Contents
Introduction
India’s 2026 interim trade agreement with the U.S., framed amid tariff wars and geopolitical fragmentation, has reopened debates on strategic autonomy, asymmetric trade reciprocity, and the economic costs of aligning market access with energy diplomacy.
Strategic Autonomy in a Fragmented World Order
- Conceptual Understanding of Strategic Autonomy: Strategic autonomy implies the capacity to make independent economic, diplomatic, and energy choices in pursuit of national interest. India’s post-Cold War doctrine, articulated in the Non-Alignment 2.0 report, emphasised diversification of partners, not dependence on any single power.
- Shift towards Transactional Diplomacy: The 2026 deal reflects a transition from normative multilateralism to transactional bilateralism. In a world marked by protectionism, sanctions, and weaponisation of trade, autonomy is increasingly defined by market access and supply-chain positioning, not ideological neutrality.
The ‘Reciprocal Trade’ Dilemma: Asymmetry and Risks
- Structural Asymmetry between India and the U.S.: Reciprocal and balanced trade between unequal partners risks reinforcing structural disadvantage. With the U.S. economy seven times India’s GDP and per capita income over thirty times higher, symmetrical tariff concessions can crowd out Indian MSMEs and farmers.
- Trade Balance and Import Surge Risks: India currently enjoys a trade surplus with the U.S. However, the commitment to purchase $500 billion of U.S. goods over five years, without reciprocal import guarantees, may convert this surplus into a deficit. Past experiences, such as India’s early FTAs with ASEAN, show that import surges often outpace export gains.
- Erosion of Policy Space: Reducing tariffs and non-tariff barriers constrains industrial policy. This runs counter to the Atmanirbhar Bharat strategy and lessons from East Asian economies, which used calibrated protection to build manufacturing competitiveness.
Energy Recalibration and Its Macroeconomic Implications
- Russian Oil and Energy Security: Discounted Russian crude acted as a macroeconomic stabiliser. RBI and Ministry of Commerce data indicate it helped moderate inflation, stabilise the rupee, and contain the current account deficit during global commodity shocks.
- Conditionality and Sovereignty Concerns: The U.S. executive order linking tariff relief to curtailment of Russian oil imports introduces external conditionality into India’s energy policy.

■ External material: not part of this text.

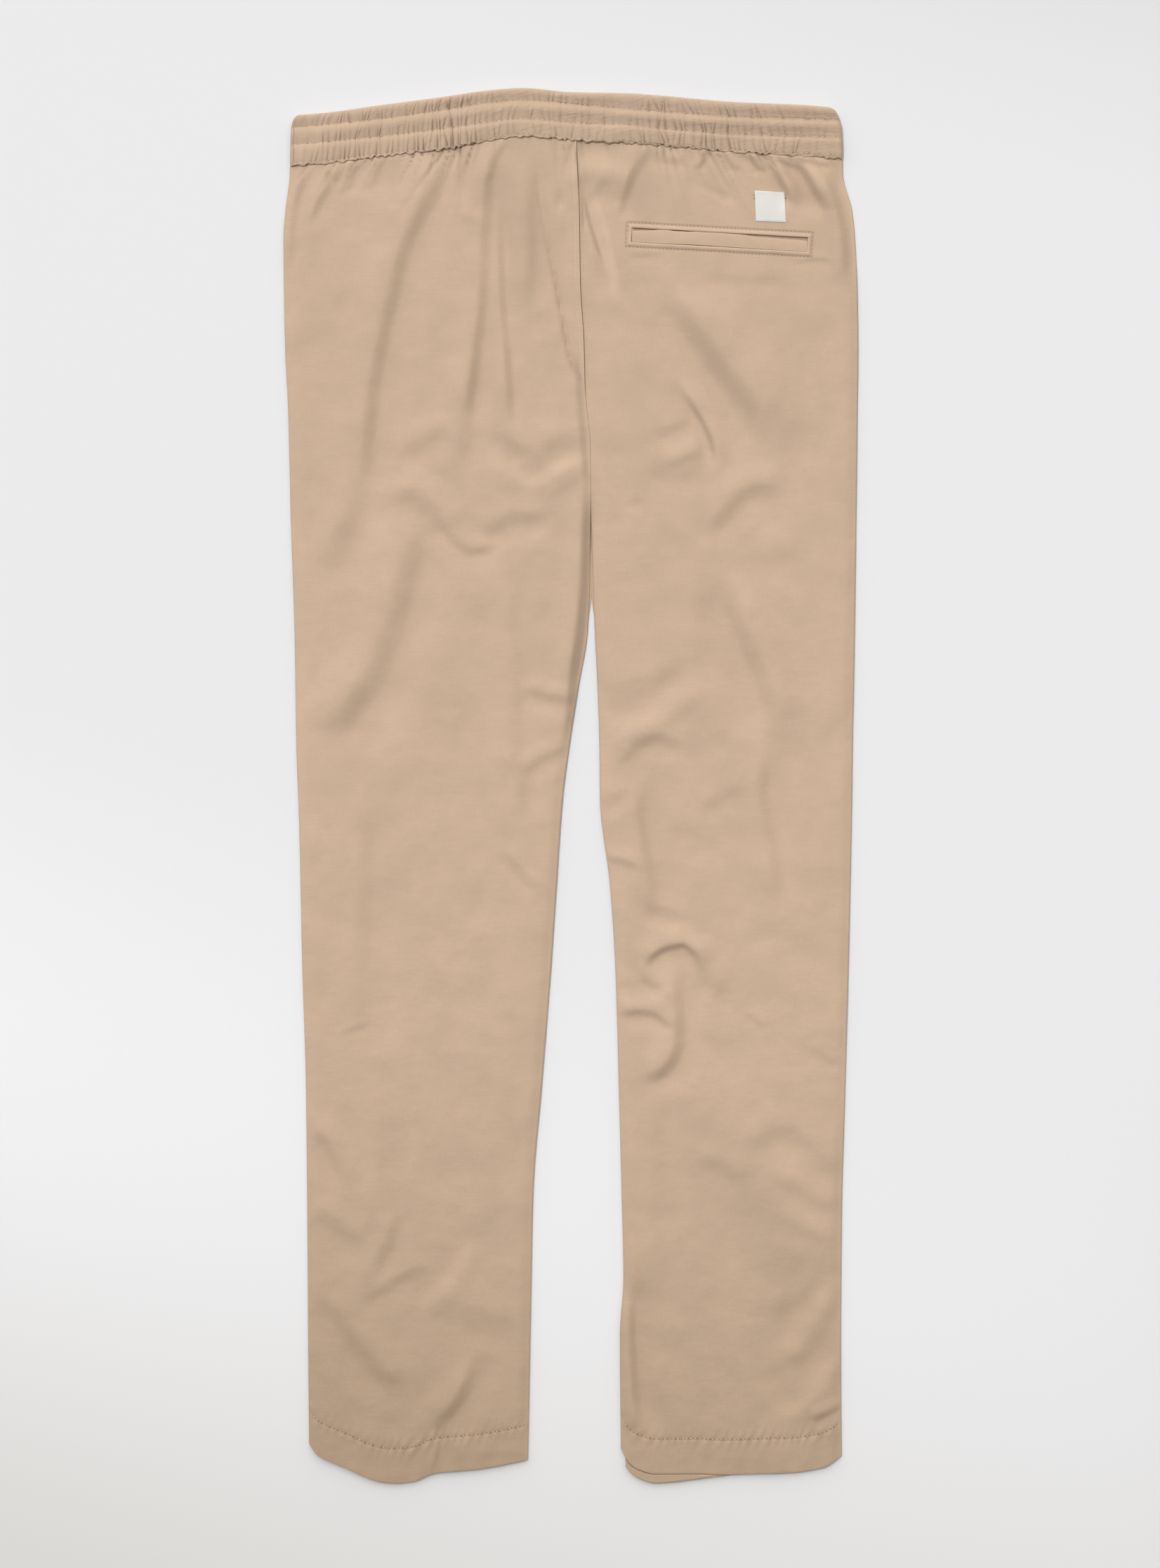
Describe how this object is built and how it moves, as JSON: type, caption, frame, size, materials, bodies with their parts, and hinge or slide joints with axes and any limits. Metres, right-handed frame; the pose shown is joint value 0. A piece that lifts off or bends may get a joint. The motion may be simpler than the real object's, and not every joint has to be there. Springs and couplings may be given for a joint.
{
  "type": "pull-on trousers",
  "caption": "Long straight-leg cotton trousers with a gathered elastic waistband, laid flat with the back and its welt pocket uppermost.",
  "frame": {"origin": "on the surface that the garment lies on, under the middle of its outline", "axes": "+X across the garment to the wearer's right, +Y up it from the hems to the waist, +Z up from the surface to the back side of the garment"},
  "size_m": [0.458, 1.111, 0.0087],
  "materials": {
    "twill": "matt khaki cotton twill with a fine level slub",
    "waistband_twill": "the same twill, gathered over elastic in stitched channels",
    "label_tape": "plain off-white woven tape, blank"
  },
  "bodies": {
    "root": {"back_left": "twill", "back_right": "twill", "front_left": "twill", "front_right": "twill", "waistband": "waistband_twill", "back_pocket_welt": "twill", "label": "label_tape"}
  },
  "joints": []
}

This undermines India’s long-standing principle of energy sovereignty, articulated in the Integrated Energy Policy (2006).

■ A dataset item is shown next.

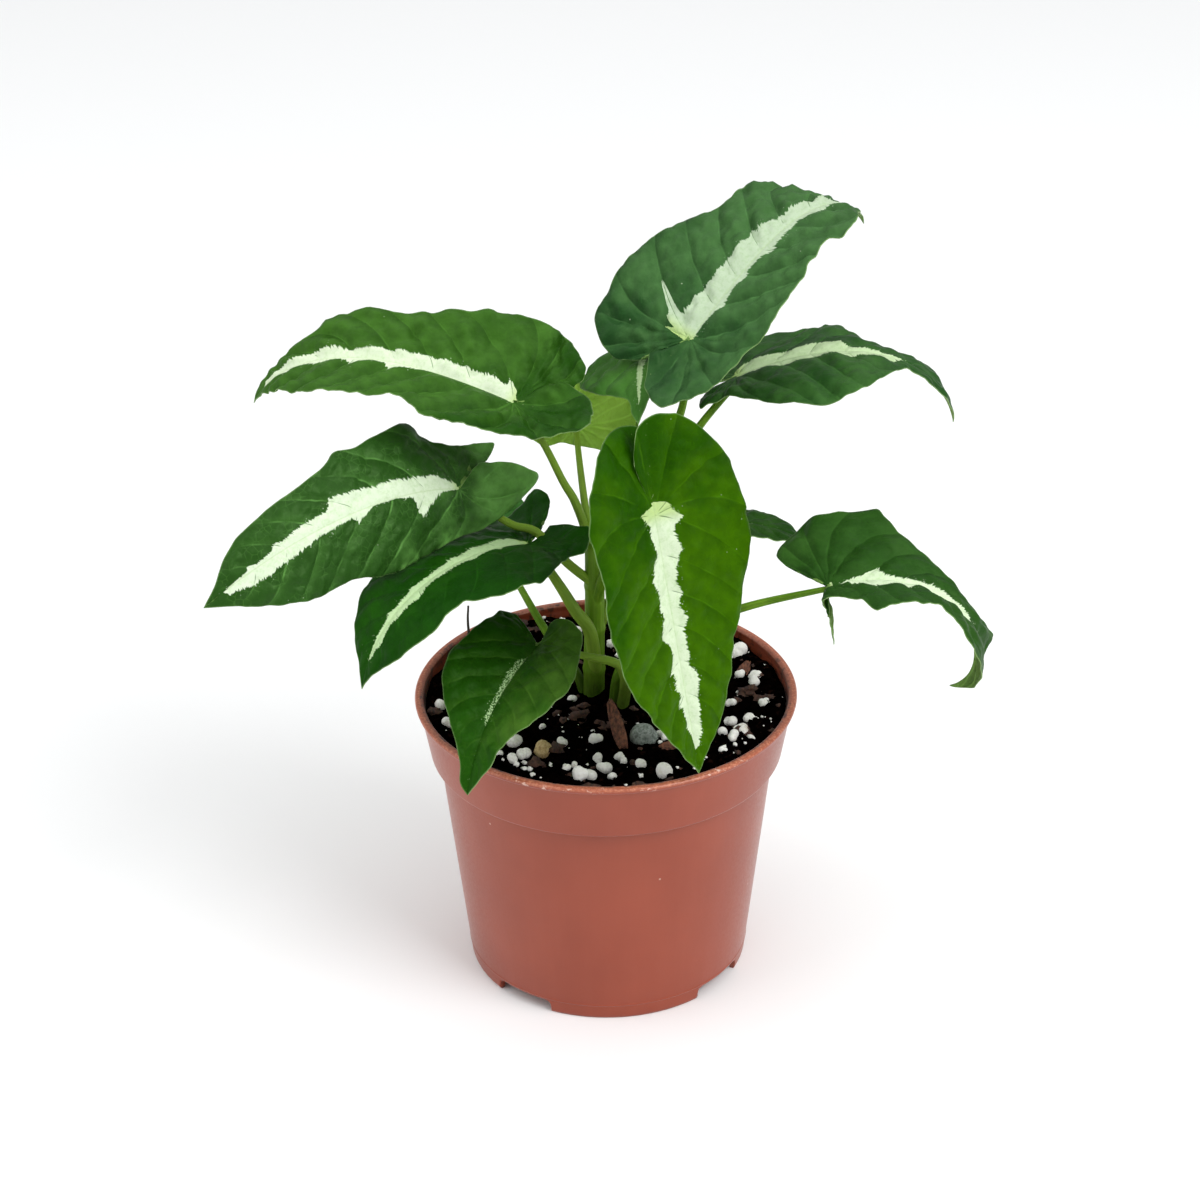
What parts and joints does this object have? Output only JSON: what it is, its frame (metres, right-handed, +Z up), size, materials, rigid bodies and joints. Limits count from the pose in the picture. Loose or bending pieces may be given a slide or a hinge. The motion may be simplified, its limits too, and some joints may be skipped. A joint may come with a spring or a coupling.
{
  "type": "potted syngonium wendlandii",
  "caption": "Young arrowhead vine with arrow-shaped velvety leaves and a pale midrib stripe, in a round terracotta-coloured nursery pot filled with a dark mix.",
  "frame": {"origin": "centre of the pot's base, on the floor that it stands on, which is also the bottom centre of the bounding box", "axes": "+Z up along the pot's axis, -Y towards the pictured front, +X to the viewer's right"},
  "size_m": [0.2301, 0.1332, 0.242],
  "materials": {
    "pot": "injection-moulded terracotta-coloured plastic, satin",
    "potting_mix": "dark fibrous peat and bark mix, dull",
    "stem": "smooth living olive-green stem, satin",
    "leaf": "velvety dark green blade with a silvery-white midrib stripe",
    "leaf_bright": "younger bright green blade with a silvery-white midrib stripe",
    "leaf_pale": "pale green blade, its underside towards the front",
    "perlite": "porous white expanded grains, dull",
    "tan_stone": "rough tan mineral grain",
    "grey_lump": "rough grey crumbly lump",
    "bark": "split brown bark",
    "dry_stalk": "withered brown stalk"
  },
  "bodies": {
    "root": {"pot": "pot", "soil": "potting_mix", "stem_and_stalks": "stem", "leaf_upper_left": "leaf", "leaf_mid_left": "leaf", "leaf_low_left": "leaf", "leaf_small_front": "leaf", "leaf_front": "leaf_bright", "leaf_top": "leaf", "leaf_right": "leaf", "leaf_low_right": "leaf", "leaf_centre_back": "leaf", "leaf_pale_back": "leaf_pale", "leaf_hidden_left": "leaf", "leaf_behind_front": "leaf", "stone_tan": "tan_stone", "lump_grey": "grey_lump", "dry_stalk": "dry_stalk", "perlite_01": "perlite", "perlite_02": "perlite", "perlite_03": "perlite", "perlite_04": "perlite", "perlite_05": "perlite", "perlite_06": "perlite", "perlite_07": "perlite", "perlite_08": "perlite", "perlite_09": "perlite", "perlite_10": "perlite", "perlite_11": "perlite", "perlite_12": "perlite", "perlite_13": "perlite", "perlite_14": "perlite", "perlite_15": "perlite", "perlite_16": "perlite", "bark_01": "bark", "bark_02": "bark", "bark_03": "bark", "bark_04": "bark", "bark_05": "bark"}
  },
  "joints": []
}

- Macroeconomic Spillovers: Shifting to costlier U.S. energy imports may widen CAD and raise input costs. As IMF studies note, energy price shocks disproportionately affect emerging economies, constraining growth and fiscal space.
Pragmatic Realignment or Strategic Compromise?

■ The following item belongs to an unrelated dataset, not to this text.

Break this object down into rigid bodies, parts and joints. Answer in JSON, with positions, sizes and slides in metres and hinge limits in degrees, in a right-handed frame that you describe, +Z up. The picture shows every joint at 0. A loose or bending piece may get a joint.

- Arguments for Pragmatic Realism: Proponents argue the deal secures manufacturing competitiveness. An 18% U.S. tariff rate positions India favourably compared to competitors like China or Vietnam, potentially attracting China+1 supply-chain relocation, as highlighted by UNCTAD’s World Investment Report.
- Limits of Market-Access-Centric Strategy: Market access without domestic capability deepening risks dependency. Without parallel investments in skills, technology, and MSME resilience, preferential access may benefit foreign firms more than Indian industry.
Way Forward: Reconciling Autonomy with Competitiveness
- Strategic Diversification: India must hedge, not hinge. Diversifying energy sources, trade partners, and export baskets can prevent over-dependence on any single bloc.
- Institutional and Parliamentary Oversight
- Major trade and energy commitments require democratic scrutiny. Parliamentary debate, as recommended by the Standing Committee on Commerce, is essential to safeguard long-term national interest.
Conclusion
Echoing Jawaharlal Nehru’s vision of independence as ‘freedom of judgment’, India’s autonomy must rest on diversified partnerships and domestic strength, not transactional concessions that mortgage future economic sovereignty.